Non c’è luogo migliore in Ticino, per capire queste leggi, della dogana di Brogeda. A Chiasso le telecamere dell’Ustra hanno fotografato in media 3.209 mezzi pesanti al giorno nel 2022, contro i 3.638 del 2004: in quasi vent’anni il calo è stato solo dell’11 per cento. La tenacia dei numeri è simile a quella di Giorgio, 56 anni, che alle 8.00 di mattina ha già sbrigato le pratiche doganali ed è pronto a proseguire: un’ernia al disco lo ha costretto a lasciare l’edilizia, anni fa, ma non gli impedisce di «spararsi» un mese di fila al volante. Il Ticino lo ha conosciuto «soprattutto grazie alla radio» spiega. «Ascolto i canali ticinesi fino al confine con Francia e Germania. So tutto della vostra cronaca locale».

Hardeep Sing, 27 anni, è un Sik del Punjab, in India. Gira l'Europa da tre mesi per una ditta lettone. Stipendio: 2.400 euro al mese. "Voglio farlo per due anni, poi tornare al mio Paese. Il Ticino? Non so neanche cosa sia".
Hardeep Sing, 27 anni, è un Sik del Punjab, in India. Gira l'Europa da tre mesi per una ditta lettone. Stipendio: 2.400 euro al mese. "Voglio farlo per due anni, poi tornare al mio Paese. Il Ticino? Non so neanche cosa sia".

Alla mattina presto gli uffici doganali sono già pieni di uomini in ciabatte, pantaloni corti e fisico corpulento. Tutti - come Giorgio - hanno dormito nelle zone industriali del Mendrisiotto o nelle aree di servizio lungo la A2: escono assonnati dai camion, che grazie a dei lettini «da camper» fungono da vere e proprie case.

Ticinesi non pervenuti

C’è chi come Hardeep, 27 anni e un turbante rosso sul capo, ci vive ininterrottamente da tre mesi. «Faccio Francia-Germania-Italia-Olanda avanti e indietro, non mi fermo mai» racconta. Ancora un anno e poi basta: vuole sposarsi e tornare in India. «Non si può fare questa vita con una famiglia». Ma pochi camion più in là, nell’enorme fila in attesa, c’è la prova del contrario. Una coppia di neo-sposi rumeni è partita dall’Olanda con un carico di fiori da recapitare a Sanremo. Vivono da due mesi letteralmente «sulla strada» in una specie di viaggio di nozze perenne. «Stretti?
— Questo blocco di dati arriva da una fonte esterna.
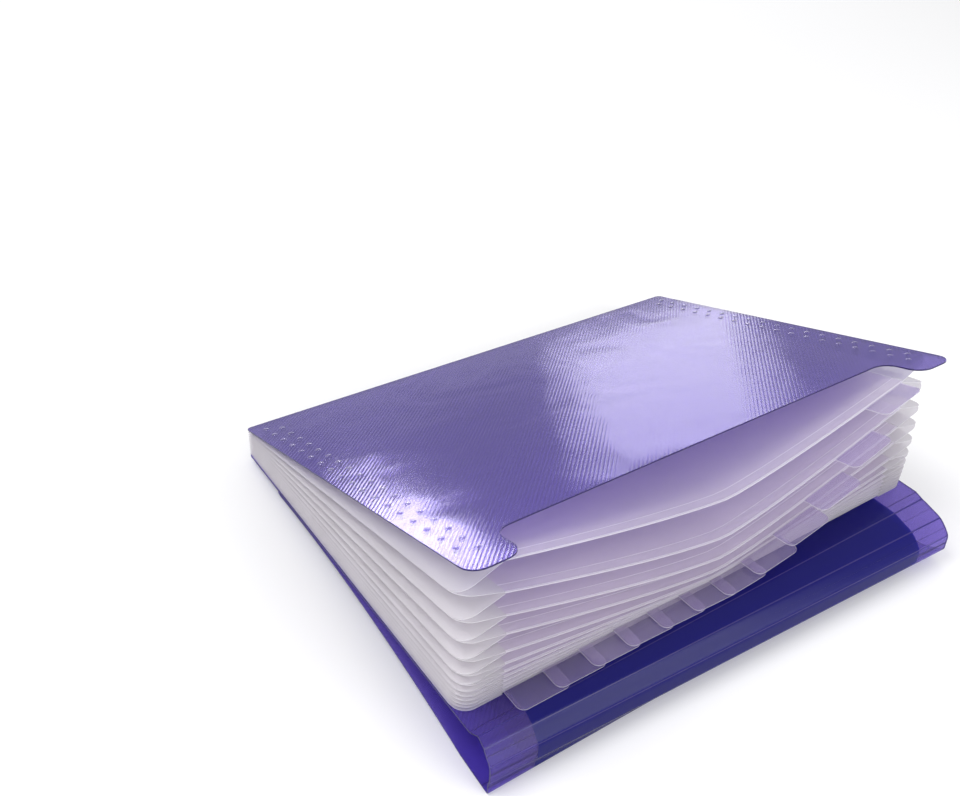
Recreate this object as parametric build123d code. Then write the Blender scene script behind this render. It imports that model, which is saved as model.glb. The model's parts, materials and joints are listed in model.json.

In realtà ci stiamo benissimo» assicura lei, sporgendosi in pigiama al finestrino.

Florin e Andrea sono compagni di vita e di viaggio: 25 e 23 anni, vengono dalla Romania ma da due mesi la loro casa è la strada. «Alla guida ci alterniamo, è molto romantico».
Florin e Andrea sono compagni di vita e di viaggio: 25 e 23 anni, vengono dalla Romania ma da due mesi la loro casa è la strada. «Alla guida ci alterniamo, è molto romantico».
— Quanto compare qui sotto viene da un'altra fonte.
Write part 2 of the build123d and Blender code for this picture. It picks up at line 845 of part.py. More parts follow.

Anche qui l’assenza dei ticinesi balza all’occhio. Gli unici sono le guardie di confine: si barcamenano tra inglese e dialetto nella babele degli sportelli. Le istruzioni affisse alle bachece - in turco, russo, spagnolo - non sempre bastano: «You should write everything here» spiega a un’impacciato Hardeep l’ufficiale Loredana Ferro Coduri. Ci è abituata: nell’atrio del centro doganale fino a due anni fa c’era molta più ressa. «Quello che vedete ora è niente» assicura. L’introduzione di un sistema di «telepass», che permette ai camionisti di annunciarsi tramite app, ha snellito di molto le code. Funziona solo per le merci in entrata, sul lato italiano non è stato ancora implementato «ma abbiamo già visto un grande miglioramento senza venire meno ai controlli» spiega Ferro Coduri. Sul piazzale intanto è un brulicare di camion, che scorrono lenti e ordinati.
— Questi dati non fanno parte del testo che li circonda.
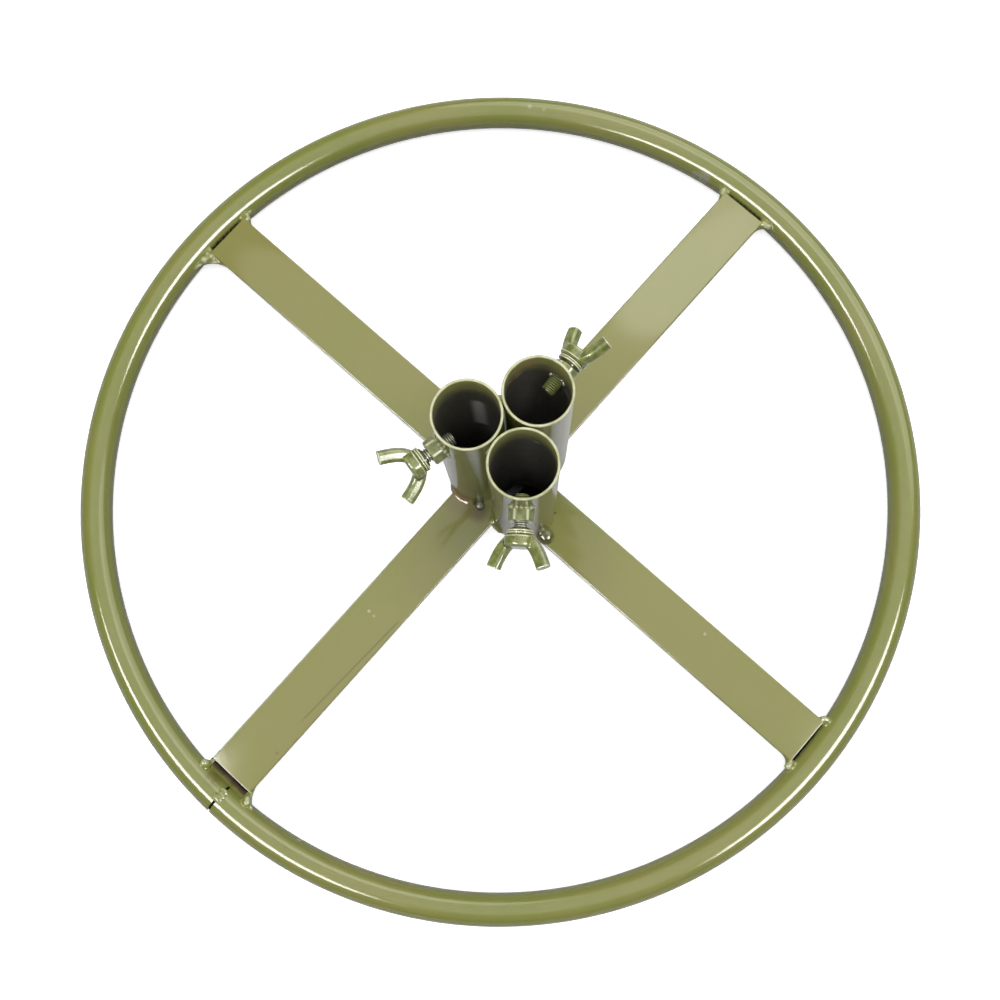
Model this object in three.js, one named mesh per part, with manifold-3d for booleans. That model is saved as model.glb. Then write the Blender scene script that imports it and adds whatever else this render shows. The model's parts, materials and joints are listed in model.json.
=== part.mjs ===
// A stand that holds three poles: a bent tube ring on the ground, a cross of flat bars welded
// into it, and three upright sockets, each with a welded nut and a wing screw that clamps a pole.
//
// Millimetres, +Z up. The origin is the centre of the ring, on the ground. The long bar runs
// along Y and the two short bars along X, so the ring's butt seam is at -Y.
import * as THREE from "three";
import { mergeVertices } from "three/addons/utils/BufferGeometryUtils.js";
import Module from "manifold-3d";

const wasm = await Module();
wasm.setup();

// ---- Driving dimensions -------------------------------------------------------------------

// Ring: round tube, bent until its ends meet at a butt seam
const RING_RADIUS = 258; // to the tube's centre line
const RING_TUBE_DIAMETER = 20;
const RING_TUBE_WALL = 1.5;
const SEAM_GAP = 1.6;

// Cross: flat bars that meet the ring high on the inside of its tube
const BAR_WIDTH = 32;
const BAR_THICKNESS = 3;
const BAR_RISE = 7.5; // the bars' top faces, above the middle of the ring's tube
const LONG_BAR_X = -3.4; // hand fitted, so the cross is a little off the ring's centre
const SHORT_BAR_Y = 8.5;
const BAR_END_GAP = 1.2; // left at a bar's corners, and bridged by the welds
const LONG_BAR_SEAM_GAP = 5; // the long bar stops this much shorter beside the seam

// Sockets: three round tubes standing on the cross, in a triangle
const SOCKET_DIAMETER = 38;
const SOCKET_WALL = 1.5;
const SOCKET_HEIGHT = 160;
const SOCKET_SPACING_GAP = 0.6;
const CLUSTER_X = 3.5;
const CLUSTER_Y = 11;

// Clamps: an M8 hexagon nut and an M8 wing screw on each socket
const SCREW_DROP = 28; // screw axis, below the mouth of the socket
const SCREW_DIAMETER = 8;
const SCREW_REACH = 18; // thread between the collar and the tip
const TIP_CHAMFER = 0.8;
const THREAD_CLEARANCE = 0.15;
const NUT_ACROSS_FLATS = 13;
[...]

Oltre la recinzione di ferro che separa i camion dalla città si respira meno entusiasmo. Non solo per la qualità dell’aria - i livelli di polveri fini a Chiasso sono i più alti del cantone - ma per un indotto in contrazione. «La digitalizzazione delle pratiche doganali significa meno lavoro per noi» fanno notare a denti stretti gli impiegati di una delle tante ditte di spedizioni con uffici su via Maestri Comacini, proprio di fronte alla dogana. Se i camionisti ticinesi sono «molto rari innegabilmente», anche i dichiaranti doganali con diploma federale rischiano di diminuire nei prossimi anni, si teme. «Se oggi in ditta siamo in quindici, tra cinque anni potremmo rimanere in due». E la barriera tra il Ticino e i camion di passaggio rischia di diventare ancora più impenetrabile.